The turquoise paint was a bit dark for a basement room. I think sometimes we (people) like a certain color, but aren't sure how to pick that color. This can result in colors that are super dark with no variation. Meaning they look like colors one might use on a poster board to make a sign, but perhaps not the best for walls in a home - as they come off too dark or harsh. I remember once picking a brown that looked awesome on the paint chip, but turned out horrid on the wall.  To save myself from that mistake (most of the time) I now see colors I like in the store and then google that color on the internet before I buy the paint. Images will pop up of others who have used that same color in their home. Check out a couple of images and see what you think. I never pick a color without googling images on that color beforehand. or Pintrest are great places to search potential colors as well.

                                       This room is pretty large and has some great features, mainly a large window (since it's in the basement, that's a great feature). It has great lines so the room isn't just square and a built in desk that although pretty old and dated turned out great painted. Don't be too quick to tear something out or get rid or something. Sometimes it can turn into an awesome "save."
 I apologize that my picture quality isn't great - hoping for a new phone for the birthday.
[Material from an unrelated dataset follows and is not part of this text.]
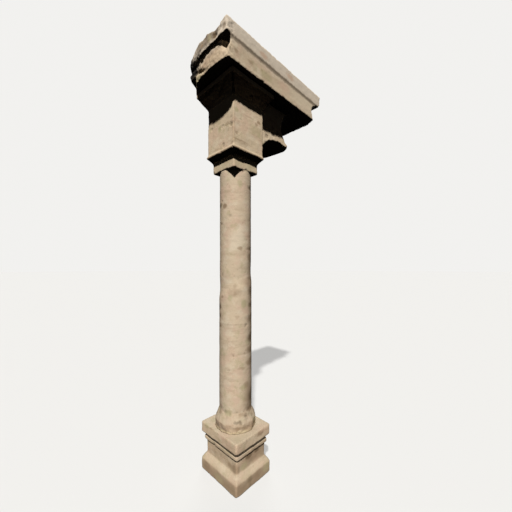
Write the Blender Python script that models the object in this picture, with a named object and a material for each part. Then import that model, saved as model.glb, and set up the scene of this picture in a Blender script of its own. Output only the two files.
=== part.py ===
"""Stone pillar: a rectangular pedestal, a round shaft with a worn foot, a square capital with one side
bracket, and a length of cornice whose left end is broken.

Metres, +Z up. The origin is the centre of the pedestal's underside, and +X is the cornice's length.
Every stone is a stack of closed outlines, one above the other, from the profiles worked out below.
"""

import math

import bmesh
import bpy
from mathutils import Vector, noise

# Open joint between two stones that rest on each other
BED_JOINT = 0.0003

# Pedestal, from the ground up
PEDESTAL_WIDTH = 0.448
PEDESTAL_DEPTH = 0.530
PEDESTAL_ARRIS = 0.007
SLAB_HEIGHT = 0.112
WEATHERING_HEIGHT = 0.054
DIE_SETBACK = 0.038
DIE_HEIGHT = 0.122
BAND_PROJECTION = 0.016
BAND_HEIGHT = 0.079
CAP_HEIGHT = 0.098

# Shaft, from its bed on the pedestal up
FOOT_DIAMETER = 0.416
FOOT_HEIGHT = 0.082
FOOT_FLARE_HEIGHT = 0.090
FOOT_FLARE_CURVE = 1.6
LOWER_DIAMETER = 0.325
UPPER_DIAMETER = 0.312
SHAFT_HEIGHT = 2.450
WORN_STEP_HEIGHT = 1.262
WORN_STEP_SLANT = 0.160
WORN_STEP_LENGTH = 0.060
WORN_STEP_SIDE = math.radians(-46)

# Capital, from its bed on the shaft up
NECK_SIDE = 0.317
NECK_HEIGHT = 0.095
COVE_HEIGHT = 0.057
COVE_CURVE = 1.4
LIP_SIDE = 0.414
LIP_HEIGHT = 0.018
IMPOST_SIDE = 0.390
IMPOST_HEIGHT = 0.453
BED_FLARE_HEIGHT = 0.131
BED_FLARE_CURVE = 1.1
BED_MOULD_SIDE = 0.552
BED_MOULD_HEIGHT = 0.042

# Bracket on the capital's right face; drops are below the cornice
BRACKET_REACH = 0.512
BRACKET_COVE_REACH = 0.300
BRACKET_FOOT_DROP = 0.620
BRACKET_NOSE_DROP = 0.357
BRACKET_LIP_DROP = 0.369
BRACKET_BROW_DROP = 0.324
BRACKET_WAIST_REACH = 0.385
BRACKET_WAIST_DROP = 0.215
BRACKET_FRONT_SETBACK = 0.052
BRACKET_BACK_SETBACK = 0.012
BRACKET_PEAK_PLACE = -0.050
BRACKET_FRONT_ROUNDING = 0.070
BRACKET_BACK_ROUNDING = 0.080
BRACKET_BACK_SAG = 0.045
BRACKET_FLARE = 0.013
BRACKET_ROOT = 0.100
BRACKET_TOP_GAP = 3 * BED_JOINT

# Cornice, from its soffit up
CORNICE_RIGHT_REACH = 1.036
CORNICE_LEFT_REACH = 0.390
CORNICE_WIDTH = 0.672
LOWER_BAND_WIDTH = 0.629
LOWER_BAND_HEIGHT = 0.175
LOWER_BAND_LEAN = 0.0085
GROOVE_HEIGHT = 0.010
GROOVE_DEPTH = 0.005
UPPER_BAND_HEIGHT = 0.124
UPPER_BAND_LEAN = 0.009
RIGHT_RETURN = 0.062
RIGHT_COVE_DEPTH = 0.088
RIGHT_COVE_HEIGHT = 0.098
RIGHT_COVE_CURVE = 1.25
RIGHT_OVERHANG_CURVE = 3
RIGHT_CORNER_LOSS = 0.050
RIGHT_CORNER_LOSS_HEIGHT = 0.085
RIGHT_FOOT_LOSS = 0.020
RIGHT_FOOT_LOSS_HEIGHT = 0.035
TOP_MARGIN = 0.110

# Broken left end of the cornice
BREAK_ROUGHNESS = 0.008
BREAK_GRAIN = 0.070
LOWER_BREAK_SETBACK = 0.045
LOWER_BREAK_BULGE = 0.038
LOWER_BREAK_BULGE_PLACE = -0.080
LOST_CORNER_WIDTH = 0.290
LOST_CORNER_LENGTH = 0.078
LOST_CORNER_CURVE = 1.3
WAIST_SETBACK = 0.014
WAIST_START = 0.050
WAIST_FADE = 0.080
WAIST_CORNER_LENGTH = 0.014
FOOT_CORNER_WIDTH = 0.190
FOOT_CORNER_LENGTH = 0.101
FOOT_BREAK_HEIGHT = 0.140
FOOT_BREAK_FADE = 0.065
UNDERCUT_DEPTH = 0.030
UNDERCUT_HEIGHT = 0.009
UNDERCUT_BACK_HEIGHT = 0.085
# Rounded losses: place across, half width, rise at that place, half height, slant, depth
LOWER_LOSSES = {
    "slot behind the front face": (-0.277, 0.047, 0.165, 0.110, 0.0, 0.060),
    "notch above the foot": (0.090, 0.150, 0.080, 0.030, 0.48, 0.032),
}
UPPER_LOSSES = {
    "crack near the front": (-0.180, 0.034, 0.250, 0.055, 0.0, 0.020),
    "spall of the top edge": (-0.190, 0.120, 0.309, 0.124, 0.0, 0.007),
}
# Dip of the top edge at the break, behind the front corner
TOP_DIP_PLACE = -0.195
TOP_DIP_HALF_WIDTH = 0.145
TOP_DIP_DEPTH = 0.025
TOP_DIP_LENGTH = 0.120
TOP_DIP_FADE = 0.090

# Wear of the surfaces and arrises
ARRIS = 0.005
WEAR_DEPTH = 0.006
WEAR_GRAIN = 0.110
SHAFT_WEAR_DEPTH = 0.0036
FOOT_WEAR_DEPTH = 0.0156
FOOT_WEAR_HEIGHT = 0.350

# Facets: points along a side, round a corner and round the shaft
SIDE_POINTS = 7
CORNER_POINTS = 3
SHAFT_POINTS = 44
SHAFT_COURSE = 0.100
FLARE_COURSES = 6
MOULD_COURSES = 4
CORNICE_SPACING = 0.110
LOWER_COURSES = 12
UPPER_COURSES = 5
BREAK_POINTS = 36
BRACKET_SLICES = 9
BRACKET_COVE_POINTS = 8
BRACKET_NOSE_POINTS = 5
BRACKET_TOP_POINTS = 4
SMOOTH_ANGLE = math.radians(32)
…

The first thing I did was pick a color. My daughter wanted pink. Pink is super tricky because it is always too dark in my opinion. I wanted this room to be a room she could grow into, therefore I did not want harsh pink or barbie pink (she did). I picked a color that I googled and it looked great. It was barely pink on the swatch. However once it was on the walls, it was still too dark for me. I took half of the can of pink and poured white paint in it to the brim and painted another coat on the wall. It was still too dark for the subtle pink I was going for. I then halfed that can and poured white in it once more and I loved the end result. I can't remember the color I used since I threw out the can after I added white so many times. I know it's a Benjamin Moore and I want to say it's "ballet slipper", but I am not sure. Google light pink colors and there are many great ones.
Here is a hint to painting: Don't just do straight lines. Always paint in a "W" pattern. Your wall will get even coverage since you overlap and there won't be lines.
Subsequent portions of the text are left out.